Gordon Campbell's BC Liberal government introduced what was known as Grant's Law in 2008 in response to a 2005 incident where motorist Darnell Pratt dragged 24-year-old gas station attendant Grant De Patie to his death when Pratt fled an Esso station in Maple Ridge in a stolen car without paying approximately $12 for gas. De Patie tried to stop him.

The original Grant's Law required all-night gas stations and convenience stores to have safety barriers and to have at least two workers on shift all night, in addition to measures such as requiring customers to pay for gas in advance.
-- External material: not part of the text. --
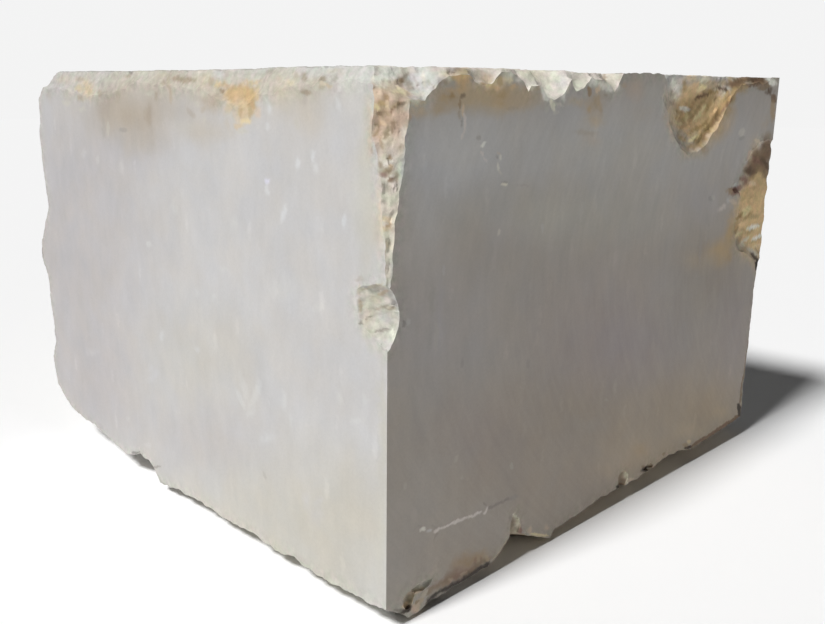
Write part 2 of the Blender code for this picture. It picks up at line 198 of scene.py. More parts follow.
def stroke(points, width, tone, strength, softness):
    """The marks that follow a bent line from point to point of the frame."""
    marks = []
    for (column, row), (next_column, next_row) in zip(points, points[1:]):
        right = next_column - column
        above = row - next_row
        length = STROKE_REACH * math.hypot(right, above) / 2 + STROKE_CAP * width
        turn = math.degrees(math.atan2(above, right))
        marks.append(((column + next_column) / 2, (row + next_row) / 2, length, width, turn,
                      tone, strength, softness))
    return marks


# --- marks on the stone --------------------------------------------------------------------------

# The tones of this stone, its stains, the earth on it and painted light and shade, from pale to dark.
TONES = {
    "chalk": "#EFEFE7", "ivory": "#E9E4D2", "straw": "#EEDFAF", "shell": "#DAD2CC",
    "butter": "#E5CEAE", "plaster": "#DDDACF", "wheat": "#D6C49C", "bone": "#D1CCC0",
    "silver": "#C8C8C8", "lilac": "#D0CEDA", "celadon": "#CDD2C0", "pearl": "#C2C1BF",
    "sand": "#CEC0AD", "honey": "#E0C192", "ash": "#BCBAB9", "limestone": "#BCB9AF",
    "biscuit": "#CAB5A1", "drab": "#B9B5AB", "pewter": "#B0ACAC", "oat": "#B8AFA1",
    "flax": "#C2AF91", "ochre": "#CFB184", "fawn": "#B7A791", "mushroom": "#ACA59D",
    "amber": "#BCA27A", "dove": "#A39E98", "mauve": "#A49A98", "tan": "#AB9E8C",
    "taupe": "#A2978B", "bronze": "#AF9774", "slate": "#97928C", "clay": "#9D9181",
    "buff": "#A18B6F", "lead": "#8D867F", "olive": "#A88C5E", "umber": "#8C7A63",
    "flint": "#7C7874", "liver": "#8A665A", "earth": "#7B634C", "bark": "#5C4836",
    "char": "#3E3024", "soot": "#281C12",
}

# Marks: stains, bruises, patches of one tone, and some painted light and shade. Each group below is
# named for what it shows. A mark is a rounded patch: its column and row in the frame, half its length,
# half its width, its turn in degrees, its tone, its strength and its softness. A stroke follows a bent
# line of columns and rows.

# Broad tones of the front.
FRONT_TONES = (
    (225, 330, 330, 260, 0, "ash", 1, 0.1),
    (55, 260, 75, 320, 0, "pewter", 0.95, 1),
    (92, 370, 50, 70, 0, "pewter", 0.8, 1),
    (120, 150, 60, 50, 0, "pewter", 0.7, 1),
    (210, 500, 230, 110, 0, "limestone", 0.55, 1),
    (350, 545, 70, 100, 0, "limestone", 0.95, 1),
    (350, 535, 60, 80, 0, "mushroom", 0.3, 1),
    (90, 180, 30, 50, 0, "pewter", 0.5, 1),
    (80, 300, 30, 50, 0, "pewter", 0.4, 1),
    (105, 240, 80, 190, 0, "pewter", 0.8, 1),
    (105, 390, 70, 60, 0, "pewter", 0.8, 1),
    (200, 360, 90, 80, 0, "drab", 0.6, 1),
    (300, 520, 110, 100, 0, "drab", 0.95, 1),
    (200, 440, 110, 60, 0, "pewter", 0.7, 1),
    (300, 470, 40, 40, 0, "ash", 0.4, 1),
    (345, 240, 30, 110, 0, "ash", 0.5, 1),
    (120, 330, 40, 60, 0, "pewter", 0.35, 1),
    (110, 420, 50, 30, 0, "pewter", 0.4, 1),
    (100, 370, 50, 50, 0, "pewter", 0.4, 1),
)

# Warm ground of the crown and its wash down the front.
FRONT_CROWN_GROUND = (
    (200, 84, 160, 24, 0, "oat", 0.75, 0.7),
    (180, 78, 34, 7, 0, "clay", 0.25, 0.9),
    (150, 112, 110, 46, 0, "mushroom", 0.8, 1.1),
    (128, 114, 50, 34, 0, "tan", 0.85, 1),
    (142, 140, 34, 26, 0, "mushroom", 0.7, 1),
    (150, 122, 9, 32, 0, "taupe", 0.5, 0.9),
    (104, 108, 12, 17, 0, "taupe", 0.5, 0.8),
    (176, 112, 26, 18, 0, "mushroom", 0.5, 1),
    (216, 100, 22, 18, 0, "tan", 0.8, 0.9),
    (205, 132, 42, 14, 0, "oat", 0.5, 0.9),
    (298, 94, 56, 30, 0, "oat", 0.85, 1),
    (310, 118, 22, 24, 0, "oat", 0.5, 1),
    (345, 92, 28, 22, 0, "ash", 0.5, 1),
    (58, 90, 16, 16, 0, "pewter", 0.5, 1),
)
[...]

In 2012, however, Christy Clark's BC Liberal government modified the law to instead require the stores to have time-lock safes that are not able to be opened in the overnight hours, signs to alert customers that the safes cannot be opened, video surveillance, good lighting and a panic button. Workers would have to be at least 19 years old, and be required to have limited amounts of cash and lottery tickets on hand.
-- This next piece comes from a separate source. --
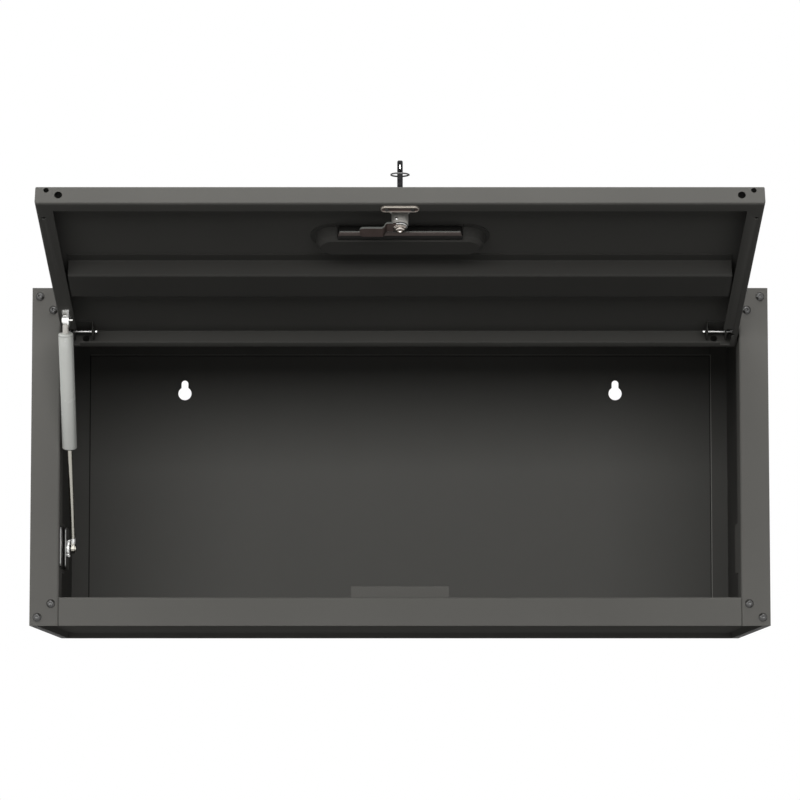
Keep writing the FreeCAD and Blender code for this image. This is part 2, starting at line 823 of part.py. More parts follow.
def key_bow():
    """Moulded head with a slot between two cheeks and a hole for the ring through both."""
    half_width_z = key_bow_width / 2
    half_thickness = key_bow_thickness / 2
    far = key_base - key_bow_length
    outline = rounded_face(
        side_view(rectangle((far, lock_z - half_width_z), (key_base, lock_z + half_width_z)),
                  -half_thickness),
        [half_width_z - 0.01, half_width_z / 3, half_width_z / 3, half_width_z - 0.01])
    bow = outline.extrude(ALONG_X * key_bow_thickness)
    cheek_edges = [edge for edge in bow.Edges
                   if abs(abs(edge.BoundBox.Center.x) - half_thickness) < 1e-4]
    bow = bow.makeChamfer(key_bow_edge, cheek_edges)
    slot_far = key_base - key_slot_start - key_slot_length
    slot = box(-key_slot_width / 2, key_slot_width / 2, slot_far, slot_far + key_slot_length,
               lock_z - half_width_z, lock_z + half_width_z)
    hole = rod(key_ring_point() - ALONG_X * half_thickness, key_ring_point() + ALONG_X * half_thickness,
               key_hole_radius)
    blade_seat = box(-(keyway_width / 2 - key_gap), keyway_width / 2 - key_gap,
                     key_base - key_tang_depth, key_base,
                     lock_z - keyway_height / 2 + key_gap, lock_z + keyway_height / 2 - key_gap)
    return bow.cut(slot).cut(hole).cut(blade_seat)


def key_ring_point():
    return Vector(0, key_base - key_hole_start, lock_z)


def key_ring():
    """Split ring lying level when the door is raised, drawn with the door shut."""
    middle = ring_outer_radius - ring_wire / 2
    corners = []
    for step in range(8):
        angle = math.radians(45 * step + 22.5)
        corners.append(Vector(middle + ring_wire / 2 * math.cos(angle), 0, ring_wire / 2 * math.sin(angle)))
    section = Part.Face(Part.makePolygon(corners + corners[:1]))
    ring = section.revolve(Vector(0, 0, 0), ALONG_Z, 360)
    ring.translate(Vector(0, -middle, 0))
    ring.rotate(Vector(0, 0, 0), ALONG_X, door_opening)
    ring.translate(key_ring_point())
    return ring


# Gas strut, drawn upright from its lower pivot and then leaned to its place

def strut_upper_pivot():
    return Vector(strut_x, door_thickness + strut_upper_depth, hinge_height - strut_upper_reach)


def strut_lower_pivot():
    return Vector(strut_x, strut_lower_depth, strut_lower_height)


def raised_pivot():
    """Where the upper pivot is with the door raised."""
    return opened(Part.Vertex(strut_upper_pivot())).Point


def strut_length():
    return (raised_pivot() - strut_lower_pivot()).Length


def leaned(shape):
    direction = raised_pivot() - strut_lower_pivot()
    lean = math.degrees(math.atan2(-direction.y, direction.z))
    placed = shape.copy()
    placed.rotate(Vector(0, 0, 0), ALONG_X, lean)
    placed.translate(strut_lower_pivot())
    return placed


def up(z):
    return Vector(0, 0, z)


def flat_eye(centre_z, neck_end_z, neck_radius):
    """Flat round eye with a neck running to another height on the axis."""
    half = strut_eye_thickness / 2
    eye = rod(Vector(-half, 0, centre_z), Vector(half, 0, centre_z), strut_eye_radius)
    direction = math.copysign(1, neck_end_z - centre_z)
    neck_start = centre_z + direction * (strut_eye_radius + neck_radius)
    neck = rod(up(neck_start), up(neck_end_z), neck_radius)
    blade = box(-half, half, -neck_radius, neck_radius,
                min(centre_z, neck_start), max(centre_z, neck_start))
    return eye.fuse([neck, blade])


def strut_upper_eye():
    top = strut_length()
    shoulder = top - strut_neck_length
    eye = flat_eye(top, shoulder + strut_shoulder_length, strut_neck_radius)
    taper = cone(up(shoulder), up(shoulder + strut_shoulder_length), strut_tube_radius, strut_neck_radius)
    hole = rod(Vector(-strut_tube_radius, 0, top), Vector(strut_tube_radius, 0, top),
               strut_pin_radius + pin_clearance)
    return eye.fuse(taper).cut(hole)


def strut_tube():
    top = strut_length() - strut_neck_length
    low = top - strut_tube_length
    outer = rod(up(low), up(top), strut_tube_radius)
    lip = rim_edges(outer, up(low))
    outer = outer.makeChamfer(strut_tube_wall, [outer.Edges[i] for i in lip])
    inner = rod(up(low + strut_tube_wall), up(top - strut_tube_wall), strut_tube_radius - strut_tube_wall)
    mouth = rod(up(low), up(low + strut_tube_wall), strut_tube_radius - 2 * strut_tube_wall)
    return outer.cut(inner).cut(mouth)


def strut_seal():
    low = strut_length() - strut_neck_length - strut_tube_length
    seat = low + strut_tube_wall
    body = rod(up(seat), up(seat + strut_seal_length), strut_tube_radius - strut_tube_wall)
    nose = rod(up(low - strut_seal_lip), up(seat), strut_tube_radius - 2 * strut_tube_wall)
    bore = rod(up(low - strut_seal_lip), up(seat + strut_seal_length), strut_rod_radius + pin_clearance)
    return body.fuse(nose).cut(bore)


def strut_piston_seat():
    """Height of the piston's lower face with the strut fully out."""
    low = strut_length() - strut_neck_length - strut_tube_length
    return low + strut_tube_wall + strut_seal_length + strut_running_gap


def strut_rod():
    return rod(up(strut_fitting_length), up(strut_piston_seat() + strut_piston_length), strut_rod_radius)


def strut_piston():
    low = up(strut_piston_seat())
    high = up(strut_piston_seat() + strut_piston_length)
    body = rod(low, high, strut_tube_radius - strut_tube_wall - strut_piston_gap)
    return body.cut(rod(low, high, strut_rod_radius))


def strut_lower_eye():
    eye = flat_eye(0, strut_fitting_length, strut_fitting_radius)
    hole = rod(Vector(-strut_tube_radius, 0, 0), Vector(strut_tube_radius, 0, 0), strut_pin_radius)
    return eye.cut(hole)


def boss_face():
    """X of the flat end of the boss on the lower bracket."""
    return -opening_half + lower_plate_thickness + lower_boss_height


def pivot_stud():
    """Riveted stud that turns against the boss of the lower bracket."""
    far = boss_face() + stud_gap - strut_x
    half = strut_eye_thickness / 2
    stud = rod(Vector(far, 0, 0), Vector(half + strut_pin_head, 0, 0), strut_pin_radius)
    head = rod(Vector(half, 0, 0), Vector(half + strut_pin_head, 0, 0), strut_pin_head_radius)
    return stud.fuse(head)


# Strut brackets

def upper_bracket_leg():
    """X of the two faces of the bracket's upright leg."""
    near = strut_x + strut_eye_thickness / 2 + strut_running_gap
    return near, near + upper_leg_thickness


def upper_rivet_place():
    pivot = strut_upper_pivot()
    near = upper_bracket_leg()[0]
    return Vector(near - upper_base_width / 2, door_thickness, pivot.z + upper_bracket_above / 2)


def upper_strut_bracket():
    """Angle bracket on the door's side flange: a base leg and an upright leg beside the eye."""
    pivot = strut_upper_pivot()
    near, far = upper_bracket_leg()
    low = pivot.z - upper_bracket_below
    high = pivot.z + upper_bracket_above
    seat = door_thickness
    base = rounded_face(
        front_view(rectangle((far - upper_leg_thickness - upper_base_width, low), (far, high)), seat),
        [upper_leg_radius / 2, 0, 0, upper_leg_radius / 2]).extrude(ALONG_Y * upper_bracket_sheet)
    leg = rounded_face(
        side_view([(seat, low), (seat + upper_leg_height, pivot.z - upper_leg_radius),
                   (seat + upper_leg_height, pivot.z + upper_leg_radius), (seat, high)], near),
        [0, upper_leg_radius, upper_leg_radius, 0]).extrude(ALONG_X * upper_leg_thickness)
    pin_hole = rod(Vector(near, pivot.y, pivot.z), Vector(far, pivot.y, pivot.z), strut_pin_radius)
    rivet = upper_rivet_place()
    rivet_hole = rod(rivet, rivet + ALONG_Y * upper_bracket_sheet, upper_rivet_radius)
    return base.fuse(leg).cut(pin_hole).cut(rivet_hole)


def upper_strut_pin():
    pivot = strut_upper_pivot()
    near, far = upper_bracket_leg()
    eye_far = strut_x - strut_eye_thickness / 2 - strut_running_gap
    start = Vector(eye_far - strut_pin_head, pivot.y, pivot.z)
    head_end = Vector(eye_far, pivot.y, pivot.z)
    far_end = Vector(far, pivot.y, pivot.z)
    head = rod(start, head_end, strut_pin_head_radius)
    stub = rod(far_end, far_end + ALONG_X * strut_pin_stub_length, strut_pin_stub_radius)
    return rod(start, far_end, strut_pin_radius).fuse([head, stub])


def upper_rivet():
    place = upper_rivet_place()
    top = place + ALONG_Y * (upper_bracket_sheet + upper_rivet_dome)
    head = cone(place + ALONG_Y * upper_bracket_sheet, top, upper_rivet_head, upper_rivet_radius)
    return rod(place, top, upper_rivet_radius).fuse(head)


def lower_screw_places():
    y = lower_plate_front + lower_screw_inset
    middle = strut_lower_height - lower_screw_spacing / 4
    return [Vector(-opening_half, y, middle + side * lower_screw_spacing / 2) for side in (-1, 1)]


def lower_strut_bracket():
    """Plate on the stile's tab, with a raised boss that carries a second plate."""
    pivot = strut_lower_pivot()
    low = pivot.z - lower_plate_height / 2
    plate = rounded_face(
        side_view(rectangle((lower_plate_front, low),
                            (lower_plate_front + lower_plate_length, low + lower_plate_height)),
                  -opening_half),
        [lower_plate_radius] * 4).extrude(ALONG_X * lower_plate_thickness)
    foot = Vector(-opening_half + lower_plate_thickness, pivot.y, pivot.z)
    boss = cone(foot, Vector(boss_face(), pivot.y, pivot.z), lower_boss_radius,
                lower_boss_radius - lower_boss_taper)
    cover_x = foot.x + lower_cover_gap
    cover_front = door_thickness + lower_cover_clearance
    cover_end = lower_plate_front + lower_plate_length - lower_cover_inset
    cover = rounded_face(
        side_view(rectangle((cover_front, low), (cover_end, low + lower_plate_height)), cover_x),
        [lower_plate_radius] * 4).extrude(ALONG_X * lower_cover_thickness)
    bracket = plate.fuse([boss, cover])
    for place in lower_screw_places():
        bracket = bracket.cut(countersunk_screw(place))
    return bracket


def countersunk_screw(place):
    face = place + ALONG_X * lower_plate_thickness
    head = cone(face, place, lower_screw_head_radius, lower_screw_radius)
    shank = rod(face - ALONG_X * lower_screw_length, face, lower_screw_radius)
    return head.fuse(shank)


def left_stile():
    screws = Part.makeCompound([countersunk_screw(place) for place in lower_screw_places()])
    return mirrored(right_stile()).cut(screws)


def save_cabinet():
    save("left_stile", left_stile())
    save("right_stile", right_stile())
    save("top_rail", top_rail())
    save("bottom_rail", bottom_rail())
    save("corner_plates", *corner_plates())
    save("frame_screws", *[button_head_screw(x, z) for x, z in frame_screw_places()])
    save("left_side_panel", mirrored(right_side_panel()))
    save("right_side_panel", right_side_panel())
    save("left_side_liner", mirrored(right_side_liner()))
    save("right_side_liner", right_side_liner())
    save("top_panel", top_panel())
    save("bottom_panel", bottom_panel())
    save("back_panel", back_panel())
    save("strike_plate", strike_plate())
    save("left_hinge_bush", mirrored(right_hinge_bush()))
    save("right_hinge_bush", right_hinge_bush())
    save("lower_strut_bracket", lower_strut_bracket())
    save("lower_bracket_screws", *[countersunk_screw(place) for place in lower_screw_places()])


def save_door():
    save("door_pan", opened(door_pan()))
    save("door_stiffener", opened(door_stiffener()))
    save("pull_pocket", opened(pull_pocket()))
    save("grip_liner", opened(grip_liner()))
    save("left_hinge_bracket", opened(mirrored(right_hinge_bracket())))
    save("right_hinge_bracket", opened(right_hinge_bracket()))
    save("left_hinge_pin", opened(mirrored(right_hinge_pin())))
    save("right_hinge_pin", opened(right_hinge_pin()))
    save("buffer_plate", opened(buffer_plate()))
    save("buffer_screws", *[opened(screw) for screw in buffer_screws()])
    save("lock_barrel", opened(lock_barrel()))
    save("lock_nut", opened(lock_nut()))
    save("upper_strut_bracket", opened(upper_strut_bracket()))
    save("upper_strut_pin", opened(upper_strut_pin()))
    save("upper_bracket_rivet", opened(upper_rivet()))


def save_lock_and_key():
    save("lock_plug", opened(lock_plug()))
    save("stop_washer", opened(stop_washer()))
    save("lock_cam", opened(lock_cam()))
    save("cam_washer", opened(cam_washer()))
    save("cam_bolt", opened(cam_bolt()))
    save("key_blade", opened(key_blade()))
    save("key_bow", opened(key_bow()))
    save("key_ring", opened(key_ring()))


def save_strut():
    save("strut_tube", leaned(strut_tube()))
    save("strut_seal", leaned(strut_seal()))
    save("strut_upper_eye", leaned(strut_upper_eye()))
    save("strut_rod", leaned(strut_rod()))
    save("strut_piston", leaned(strut_piston()))
    save("strut_lower_eye", leaned(strut_lower_eye()))
    save("strut_pivot_stud", leaned(pivot_stud()))


def main():
    os.makedirs("parts", exist_ok=True)
    save_cabinet()
    save_door()
    save_lock_and_key()
    save_strut()


main()
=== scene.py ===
import json
import math

import bmesh
import bpy
from bpy.props import FloatProperty, FloatVectorProperty, IntProperty, PointerProperty
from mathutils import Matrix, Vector


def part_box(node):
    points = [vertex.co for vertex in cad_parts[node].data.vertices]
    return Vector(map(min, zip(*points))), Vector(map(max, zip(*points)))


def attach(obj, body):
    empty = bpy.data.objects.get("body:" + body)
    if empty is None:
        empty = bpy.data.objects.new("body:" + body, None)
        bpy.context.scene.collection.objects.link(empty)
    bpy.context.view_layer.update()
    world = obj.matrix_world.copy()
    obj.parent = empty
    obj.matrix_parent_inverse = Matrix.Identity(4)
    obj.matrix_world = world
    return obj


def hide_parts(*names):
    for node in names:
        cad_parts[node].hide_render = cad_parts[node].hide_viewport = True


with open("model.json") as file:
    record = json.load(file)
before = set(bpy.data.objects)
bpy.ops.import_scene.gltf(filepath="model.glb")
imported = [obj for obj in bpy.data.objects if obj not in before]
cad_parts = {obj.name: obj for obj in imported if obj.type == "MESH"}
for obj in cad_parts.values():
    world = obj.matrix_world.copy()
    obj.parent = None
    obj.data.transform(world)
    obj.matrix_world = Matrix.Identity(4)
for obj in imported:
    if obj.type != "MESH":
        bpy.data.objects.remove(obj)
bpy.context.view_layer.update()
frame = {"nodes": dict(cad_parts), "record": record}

bl_info = {
    "name": "Tool Cabinet",
    "version": (1, 0, 0),
    "blender": (4, 5, 0),
    "location": "3D Viewport > Sidebar > Cabinet",
    "description": "Finishes and fittings of a steel wall cabinet with a lift-up door",
    "category": "Add Mesh",
}

MILLIMETRE = 0.001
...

Customers still need to pay for gas in advance.

WorkSafeBC in 2012 recommended the changes to both protect workers and enable the businesses to be viable enough to continue to operate. 

“So many young workers know all too well what it’s like to work alone at night, facing the risk of violence," said BCFED young workers committee co-chair George Finley. "Our government can do something about that right now by restoring Grant’s Law. It’s the simplest measure they could take, but it would make work a lot safer for some of BC’s lowest-paid, most vulnerable workers.”